## What you have to do
Reproduce verbatim the final portion of the material below, from the line containing "Describe how this" through its last line, and nothing else.

#### Data entries

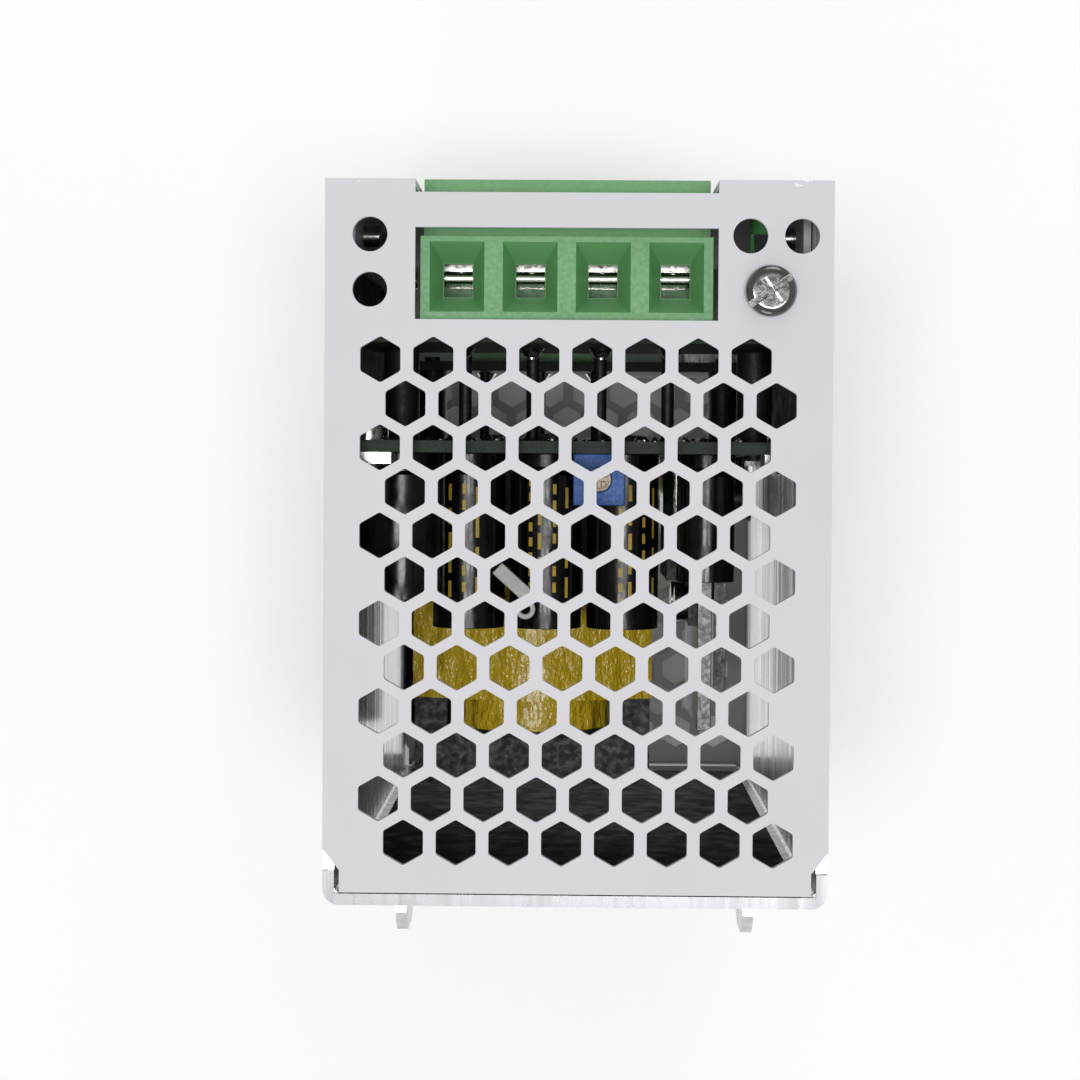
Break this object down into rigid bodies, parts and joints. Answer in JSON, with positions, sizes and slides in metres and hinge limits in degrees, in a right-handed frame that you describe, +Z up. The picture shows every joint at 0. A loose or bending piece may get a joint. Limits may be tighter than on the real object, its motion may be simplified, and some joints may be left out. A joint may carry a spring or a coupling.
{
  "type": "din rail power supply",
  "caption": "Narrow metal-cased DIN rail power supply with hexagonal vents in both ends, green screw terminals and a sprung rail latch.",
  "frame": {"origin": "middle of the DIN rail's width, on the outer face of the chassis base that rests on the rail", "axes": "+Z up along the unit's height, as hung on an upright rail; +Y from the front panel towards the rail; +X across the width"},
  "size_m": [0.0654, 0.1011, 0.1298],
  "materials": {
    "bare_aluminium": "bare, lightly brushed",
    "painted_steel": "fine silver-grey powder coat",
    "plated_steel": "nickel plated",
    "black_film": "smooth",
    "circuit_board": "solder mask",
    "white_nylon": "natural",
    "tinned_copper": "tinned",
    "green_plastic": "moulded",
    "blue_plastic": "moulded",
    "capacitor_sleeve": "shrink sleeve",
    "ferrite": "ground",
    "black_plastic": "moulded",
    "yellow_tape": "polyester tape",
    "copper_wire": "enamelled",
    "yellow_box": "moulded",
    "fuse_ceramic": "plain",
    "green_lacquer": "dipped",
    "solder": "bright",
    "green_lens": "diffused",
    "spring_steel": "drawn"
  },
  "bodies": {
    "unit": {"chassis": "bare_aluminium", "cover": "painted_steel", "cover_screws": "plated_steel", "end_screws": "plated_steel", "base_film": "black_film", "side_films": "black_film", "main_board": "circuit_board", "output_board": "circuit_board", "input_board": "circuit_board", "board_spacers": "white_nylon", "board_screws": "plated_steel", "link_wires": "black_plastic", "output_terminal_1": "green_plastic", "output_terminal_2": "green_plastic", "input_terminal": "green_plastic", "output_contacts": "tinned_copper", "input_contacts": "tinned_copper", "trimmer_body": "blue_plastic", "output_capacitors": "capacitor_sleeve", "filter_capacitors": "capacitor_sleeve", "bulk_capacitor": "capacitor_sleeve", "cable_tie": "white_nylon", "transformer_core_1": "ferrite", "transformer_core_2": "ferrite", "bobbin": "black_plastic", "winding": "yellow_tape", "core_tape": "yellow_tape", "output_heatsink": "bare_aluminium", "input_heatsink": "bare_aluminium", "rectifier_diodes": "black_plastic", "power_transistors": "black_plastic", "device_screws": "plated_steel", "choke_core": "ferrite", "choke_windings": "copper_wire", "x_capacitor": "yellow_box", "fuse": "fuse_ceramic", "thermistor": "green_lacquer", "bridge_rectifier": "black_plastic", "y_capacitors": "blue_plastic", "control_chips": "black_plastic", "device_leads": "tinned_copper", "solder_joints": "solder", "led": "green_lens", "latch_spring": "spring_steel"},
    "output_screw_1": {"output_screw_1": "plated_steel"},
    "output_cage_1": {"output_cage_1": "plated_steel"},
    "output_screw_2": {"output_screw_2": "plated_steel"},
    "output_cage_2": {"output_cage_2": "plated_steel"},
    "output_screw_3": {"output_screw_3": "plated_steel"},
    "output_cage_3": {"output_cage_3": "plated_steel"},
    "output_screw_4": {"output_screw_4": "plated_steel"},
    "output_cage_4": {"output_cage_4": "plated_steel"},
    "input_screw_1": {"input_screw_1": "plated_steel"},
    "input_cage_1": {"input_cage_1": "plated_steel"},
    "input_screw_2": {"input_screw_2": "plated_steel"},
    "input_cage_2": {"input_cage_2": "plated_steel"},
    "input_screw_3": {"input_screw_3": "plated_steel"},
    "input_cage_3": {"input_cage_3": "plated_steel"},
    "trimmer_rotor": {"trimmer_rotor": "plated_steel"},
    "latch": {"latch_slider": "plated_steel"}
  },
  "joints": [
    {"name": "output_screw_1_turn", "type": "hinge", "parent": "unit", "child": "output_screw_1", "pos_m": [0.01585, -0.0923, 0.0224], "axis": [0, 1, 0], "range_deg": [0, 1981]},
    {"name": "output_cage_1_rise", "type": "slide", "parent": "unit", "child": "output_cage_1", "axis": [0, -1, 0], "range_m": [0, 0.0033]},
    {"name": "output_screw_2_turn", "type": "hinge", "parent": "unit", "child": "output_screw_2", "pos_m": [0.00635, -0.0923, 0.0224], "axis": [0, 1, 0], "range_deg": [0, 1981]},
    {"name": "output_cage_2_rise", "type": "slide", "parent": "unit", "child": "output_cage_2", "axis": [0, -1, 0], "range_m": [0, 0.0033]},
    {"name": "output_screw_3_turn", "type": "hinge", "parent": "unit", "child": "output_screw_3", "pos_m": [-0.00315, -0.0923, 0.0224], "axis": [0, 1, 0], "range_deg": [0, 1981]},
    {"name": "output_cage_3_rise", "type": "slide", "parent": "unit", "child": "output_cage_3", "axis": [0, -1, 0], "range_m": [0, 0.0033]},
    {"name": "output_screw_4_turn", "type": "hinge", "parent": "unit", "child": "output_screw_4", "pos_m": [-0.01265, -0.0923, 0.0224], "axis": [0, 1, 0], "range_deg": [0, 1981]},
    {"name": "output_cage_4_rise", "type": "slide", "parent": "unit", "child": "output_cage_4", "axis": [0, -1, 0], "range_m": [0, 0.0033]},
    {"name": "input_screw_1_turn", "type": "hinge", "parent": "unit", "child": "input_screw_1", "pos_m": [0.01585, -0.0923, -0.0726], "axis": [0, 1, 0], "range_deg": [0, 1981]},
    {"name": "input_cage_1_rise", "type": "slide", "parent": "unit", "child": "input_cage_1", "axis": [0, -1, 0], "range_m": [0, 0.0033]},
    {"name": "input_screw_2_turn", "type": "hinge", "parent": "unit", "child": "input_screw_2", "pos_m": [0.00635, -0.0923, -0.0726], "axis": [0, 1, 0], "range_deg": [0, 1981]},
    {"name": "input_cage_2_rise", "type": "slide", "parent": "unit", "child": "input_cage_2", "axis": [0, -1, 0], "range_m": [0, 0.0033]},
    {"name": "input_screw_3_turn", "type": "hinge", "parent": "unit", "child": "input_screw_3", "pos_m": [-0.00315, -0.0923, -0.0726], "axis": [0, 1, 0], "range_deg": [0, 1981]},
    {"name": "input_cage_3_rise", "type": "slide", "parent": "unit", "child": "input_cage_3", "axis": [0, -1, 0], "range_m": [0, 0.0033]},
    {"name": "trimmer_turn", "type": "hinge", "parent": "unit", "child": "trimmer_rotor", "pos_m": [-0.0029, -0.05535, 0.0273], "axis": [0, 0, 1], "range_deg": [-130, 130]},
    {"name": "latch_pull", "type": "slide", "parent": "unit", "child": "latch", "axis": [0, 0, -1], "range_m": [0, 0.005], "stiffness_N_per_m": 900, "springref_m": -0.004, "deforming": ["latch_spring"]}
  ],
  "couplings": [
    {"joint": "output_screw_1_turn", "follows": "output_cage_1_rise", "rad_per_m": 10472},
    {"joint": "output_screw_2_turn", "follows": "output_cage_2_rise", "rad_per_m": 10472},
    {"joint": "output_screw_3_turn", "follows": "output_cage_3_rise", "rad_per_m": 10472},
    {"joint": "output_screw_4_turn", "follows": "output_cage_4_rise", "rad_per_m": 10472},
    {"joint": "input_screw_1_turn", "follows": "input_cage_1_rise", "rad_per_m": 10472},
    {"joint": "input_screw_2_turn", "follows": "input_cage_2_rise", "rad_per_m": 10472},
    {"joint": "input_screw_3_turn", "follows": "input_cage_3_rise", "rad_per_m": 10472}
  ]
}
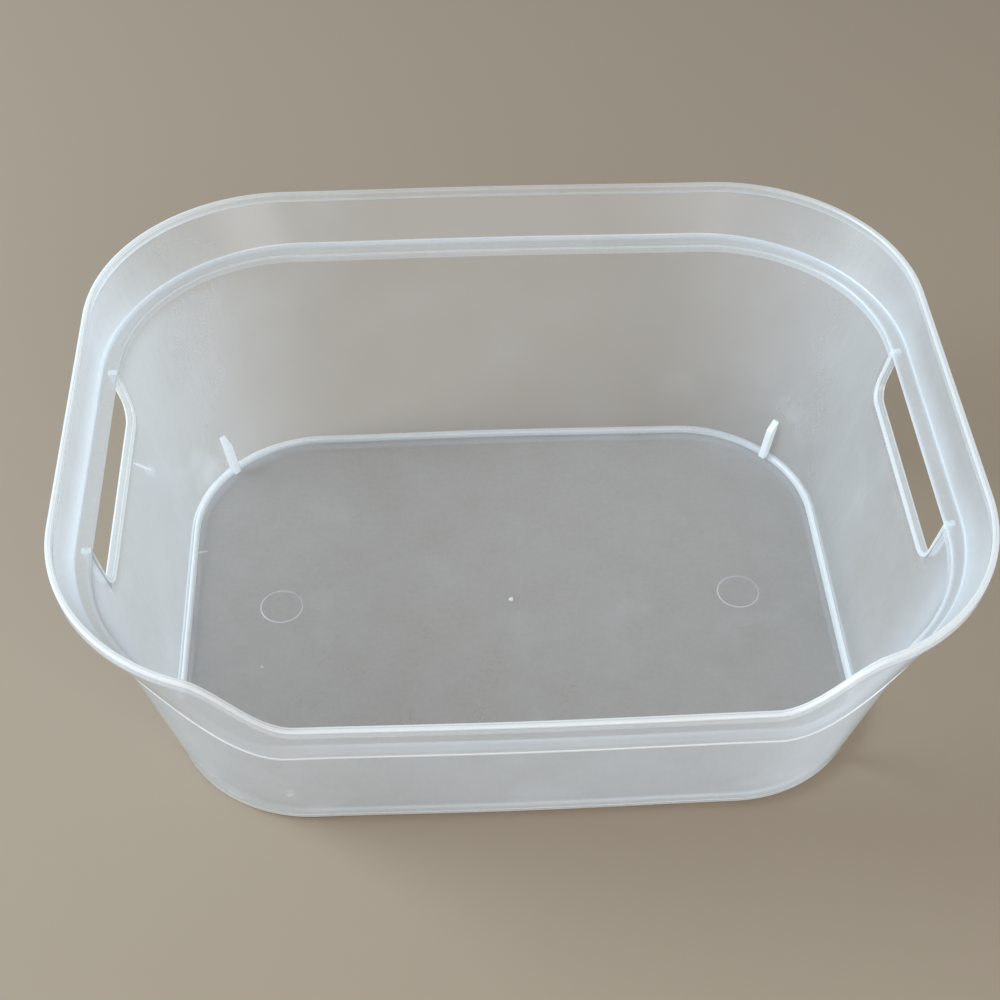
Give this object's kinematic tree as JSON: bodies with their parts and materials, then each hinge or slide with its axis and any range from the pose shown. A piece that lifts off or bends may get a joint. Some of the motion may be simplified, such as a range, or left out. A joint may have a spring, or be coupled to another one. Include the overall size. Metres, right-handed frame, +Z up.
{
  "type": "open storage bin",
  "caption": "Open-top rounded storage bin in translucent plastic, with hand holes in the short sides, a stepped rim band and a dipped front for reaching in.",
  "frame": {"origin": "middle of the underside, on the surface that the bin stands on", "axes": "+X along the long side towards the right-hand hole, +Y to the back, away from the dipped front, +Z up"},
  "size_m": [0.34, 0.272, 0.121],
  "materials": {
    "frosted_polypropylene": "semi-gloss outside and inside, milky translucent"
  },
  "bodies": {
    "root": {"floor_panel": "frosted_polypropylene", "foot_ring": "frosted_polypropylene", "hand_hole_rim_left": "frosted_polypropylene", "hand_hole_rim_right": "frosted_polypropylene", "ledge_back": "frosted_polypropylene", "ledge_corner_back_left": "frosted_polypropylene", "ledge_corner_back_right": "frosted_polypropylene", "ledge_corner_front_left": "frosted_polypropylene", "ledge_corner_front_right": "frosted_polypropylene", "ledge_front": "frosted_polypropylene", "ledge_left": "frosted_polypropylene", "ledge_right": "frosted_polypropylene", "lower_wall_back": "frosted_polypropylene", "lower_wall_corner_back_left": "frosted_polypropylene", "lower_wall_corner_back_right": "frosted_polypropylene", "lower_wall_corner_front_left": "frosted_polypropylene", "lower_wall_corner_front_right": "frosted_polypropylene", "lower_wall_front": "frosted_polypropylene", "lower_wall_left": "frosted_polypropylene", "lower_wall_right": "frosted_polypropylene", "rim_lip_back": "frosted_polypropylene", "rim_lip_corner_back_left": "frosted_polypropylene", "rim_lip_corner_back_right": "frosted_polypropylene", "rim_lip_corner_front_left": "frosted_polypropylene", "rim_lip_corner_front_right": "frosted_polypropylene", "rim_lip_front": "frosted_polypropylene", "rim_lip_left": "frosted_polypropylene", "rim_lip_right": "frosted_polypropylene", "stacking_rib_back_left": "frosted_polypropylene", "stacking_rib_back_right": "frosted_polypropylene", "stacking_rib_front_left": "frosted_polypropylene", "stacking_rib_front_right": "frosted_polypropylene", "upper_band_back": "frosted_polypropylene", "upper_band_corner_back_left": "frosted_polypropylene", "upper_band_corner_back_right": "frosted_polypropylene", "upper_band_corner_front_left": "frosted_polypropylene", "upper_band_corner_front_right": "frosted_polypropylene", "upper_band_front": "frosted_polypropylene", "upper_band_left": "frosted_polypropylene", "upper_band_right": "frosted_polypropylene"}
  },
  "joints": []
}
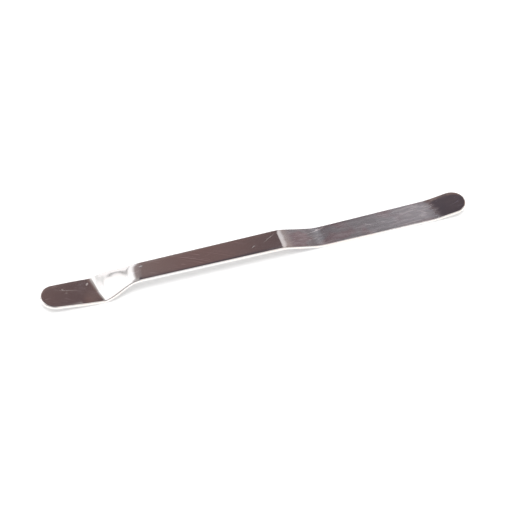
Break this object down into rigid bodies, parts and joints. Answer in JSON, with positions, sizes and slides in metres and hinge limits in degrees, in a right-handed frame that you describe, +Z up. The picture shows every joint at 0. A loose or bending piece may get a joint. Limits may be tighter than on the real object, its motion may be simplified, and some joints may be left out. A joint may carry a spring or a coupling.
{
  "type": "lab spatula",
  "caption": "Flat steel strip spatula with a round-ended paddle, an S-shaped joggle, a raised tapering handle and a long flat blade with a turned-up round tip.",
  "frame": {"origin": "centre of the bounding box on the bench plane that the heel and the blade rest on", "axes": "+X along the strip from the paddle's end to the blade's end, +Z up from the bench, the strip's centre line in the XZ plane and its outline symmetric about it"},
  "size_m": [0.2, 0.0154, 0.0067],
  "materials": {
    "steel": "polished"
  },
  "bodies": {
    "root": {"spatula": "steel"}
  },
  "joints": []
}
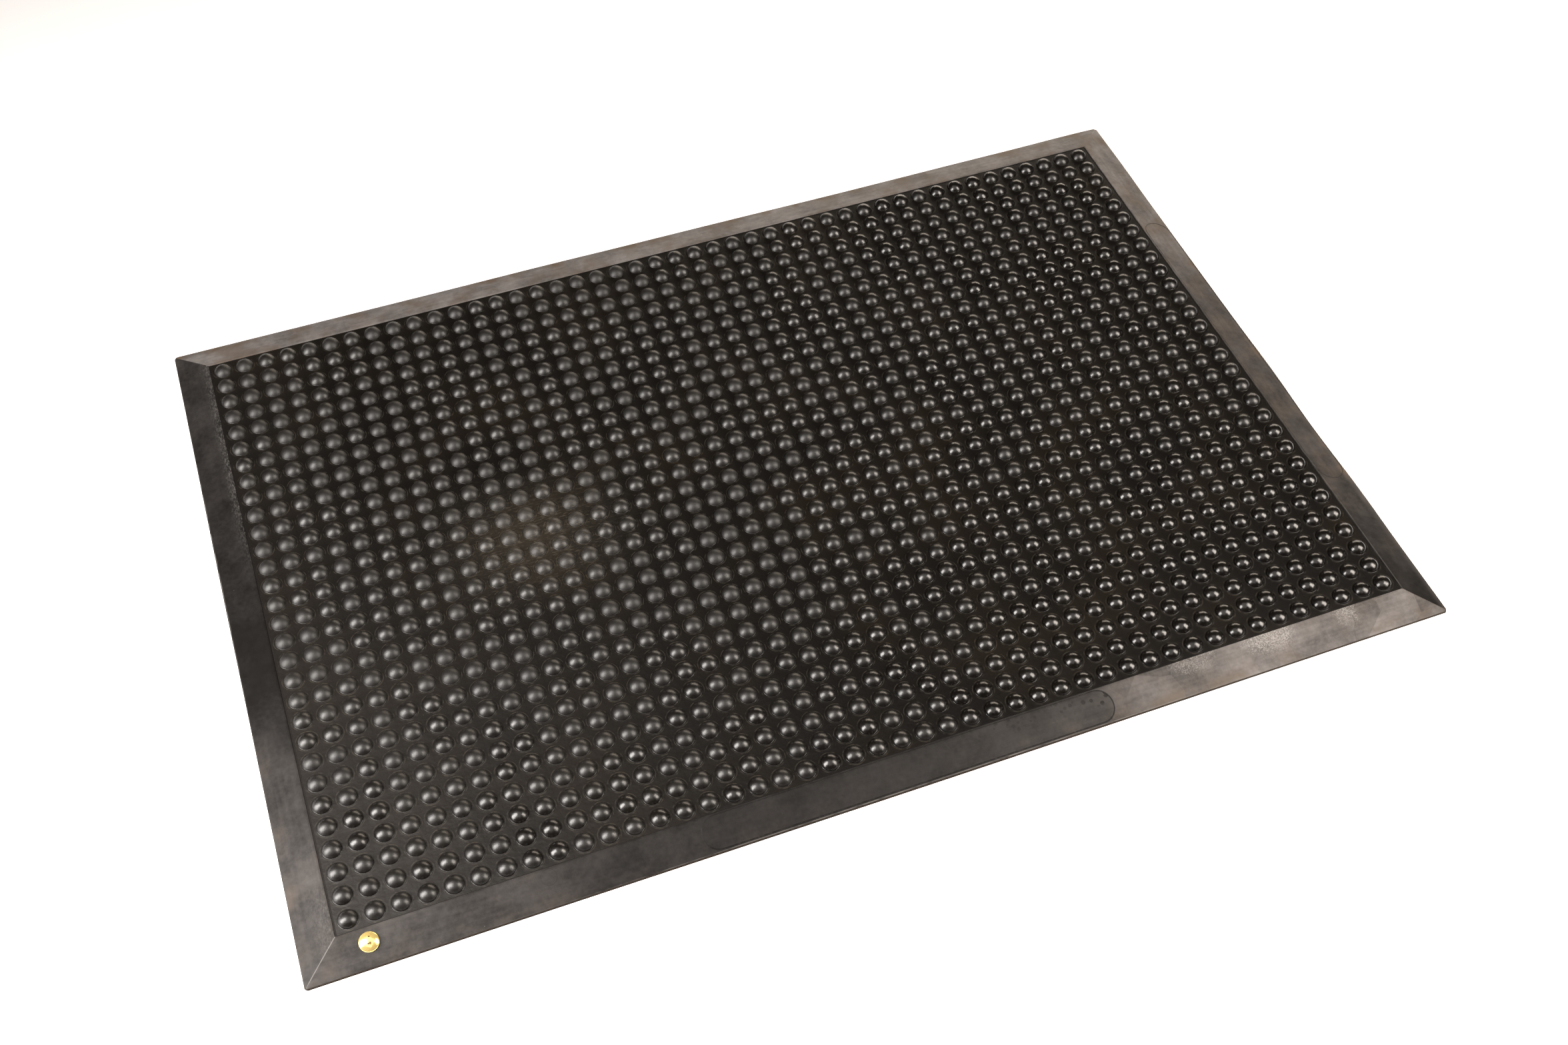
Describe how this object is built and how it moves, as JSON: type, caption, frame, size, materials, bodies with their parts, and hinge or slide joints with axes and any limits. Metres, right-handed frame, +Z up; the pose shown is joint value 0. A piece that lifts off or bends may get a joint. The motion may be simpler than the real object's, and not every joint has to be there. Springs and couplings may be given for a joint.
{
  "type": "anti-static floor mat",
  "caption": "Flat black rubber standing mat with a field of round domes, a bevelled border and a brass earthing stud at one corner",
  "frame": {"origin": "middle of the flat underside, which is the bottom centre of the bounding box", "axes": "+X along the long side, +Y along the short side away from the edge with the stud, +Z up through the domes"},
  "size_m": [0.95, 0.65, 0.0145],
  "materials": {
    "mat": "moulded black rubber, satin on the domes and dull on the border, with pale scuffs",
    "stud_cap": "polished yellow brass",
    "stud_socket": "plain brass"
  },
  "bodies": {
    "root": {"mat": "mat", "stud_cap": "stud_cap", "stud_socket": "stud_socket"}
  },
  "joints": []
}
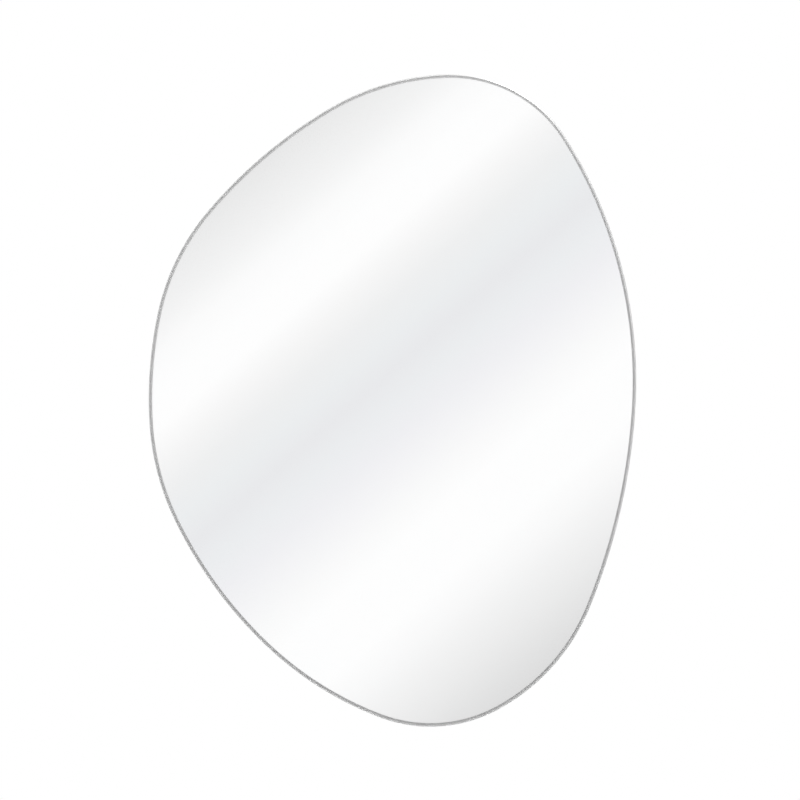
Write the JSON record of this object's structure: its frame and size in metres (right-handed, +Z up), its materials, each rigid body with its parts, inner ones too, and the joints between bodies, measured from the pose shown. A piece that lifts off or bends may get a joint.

########

## Result
Describe how this object is built and how it moves, as JSON: type, caption, frame, size, materials, bodies with their parts, and hinge or slide joints with axes and any limits. Metres, right-handed frame, +Z up; the pose shown is joint value 0. A piece that lifts off or bends may get a joint. The motion may be simpler than the real object's, and not every joint has to be there. Springs and couplings may be given for a joint.
{
  "type": "anti-static floor mat",
  "caption": "Flat black rubber standing mat with a field of round domes, a bevelled border and a brass earthing stud at one corner",
  "frame": {"origin": "middle of the flat underside, which is the bottom centre of the bounding box", "axes": "+X along the long side, +Y along the short side away from the edge with the stud, +Z up through the domes"},
  "size_m": [0.95, 0.65, 0.0145],
  "materials": {
    "mat": "moulded black rubber, satin on the domes and dull on the border, with pale scuffs",
    "stud_cap": "polished yellow brass",
    "stud_socket": "plain brass"
  },
  "bodies": {
    "root": {"mat": "mat", "stud_cap": "stud_cap", "stud_socket": "stud_socket"}
  },
  "joints": []
}
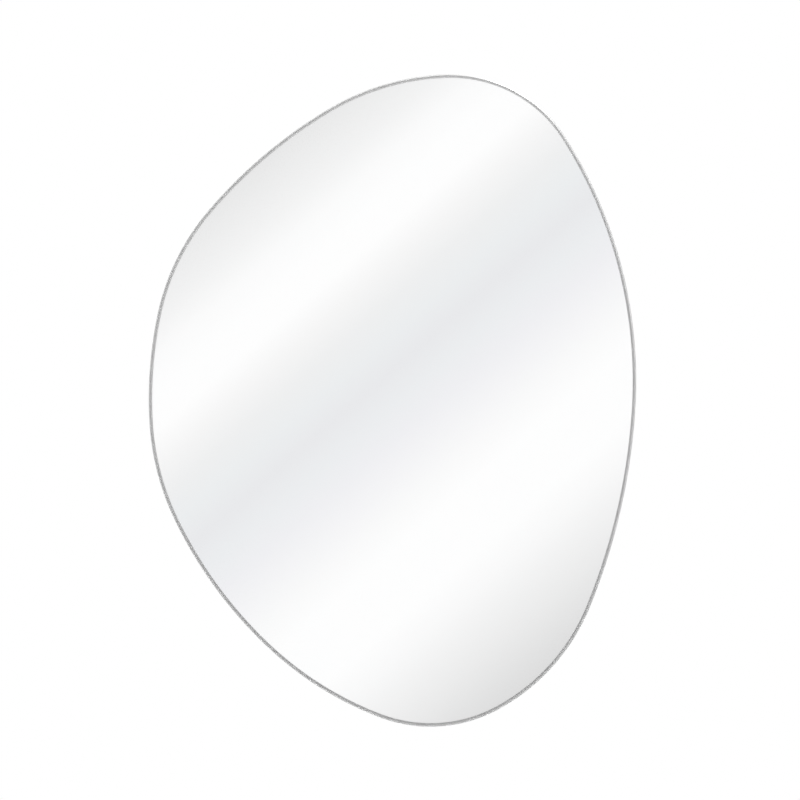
Write the JSON record of this object's structure: its frame and size in metres (right-handed, +Z up), its materials, each rigid body with its parts, inner ones too, and the joints between bodies, measured from the pose shown. A piece that lifts off or bends may get a joint.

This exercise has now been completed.